CARA 1.0 Bad Dynamic Stability
CARA 2.0 Good Dynamic Stability
Epilogue
CARA 2.0 Specs
Cost: $1,450
Weight: 18.2lbs (8.26 kg)
L x W x H (standing): 20.51 x 13.88 x 16.75 in (521 x 353 x 425 mm)
Walking speed: 1.8 ft/s (0.55 m/s)
Payload capacity: 15 lbs (6.8 kg)
Battery voltage: 24 V
Battery capacity: 3 Ah
Runtime: 1 hr
Overall, I would call this project a success. We were able to slash the cost of CARA 1.0 in half while retaining dynamic functionality and even improving in a lot of areas. While we didn’t quite hit the $1,000 price goal, $1,450 for a quadrupedal robot is still really good. I don’t think it’s an understatement to say that CARA 2.0 is one of the cheapest and most dynamic quadrupedal robots that can be made on a hobbyist level. Be that as it may, there are still a lot of things that we couldn’t quite get to with the project.

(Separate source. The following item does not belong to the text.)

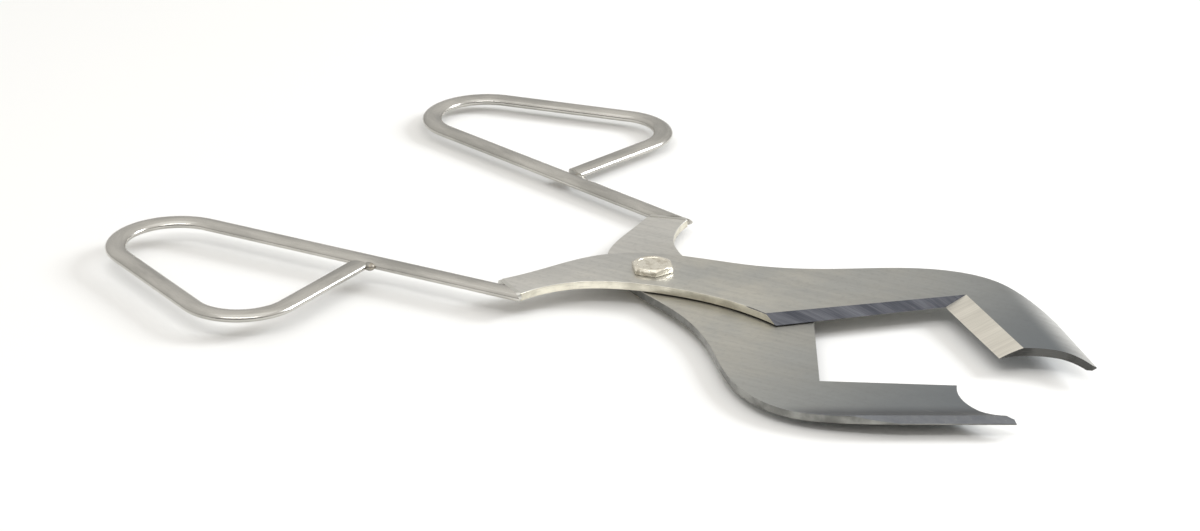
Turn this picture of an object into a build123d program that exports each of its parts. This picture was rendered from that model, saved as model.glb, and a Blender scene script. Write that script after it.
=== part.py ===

The main one is proper walking via reinforcement learning. Gone are the days when you manually program gait sequences for robots. Now, everything is trained in simulation and deployed onto hardware. I thought about doing this with CARA, but I’m officially retiring this project to work on other things. I plan on making more quads in the future, but when I do, they almost certainly won’t use capstan drives. Why? Well, capstan drives just aren’t very assembly-friendly. They excel in a lot of areas, but they require a high level of precision to build. I often get asked, “Why aren’t capstan drives used in industry?“ and this is why. When it comes to capstan drives, I’ve been there and done that. Moving forward, I’ll be using off-the-shelf actuators to build my robots.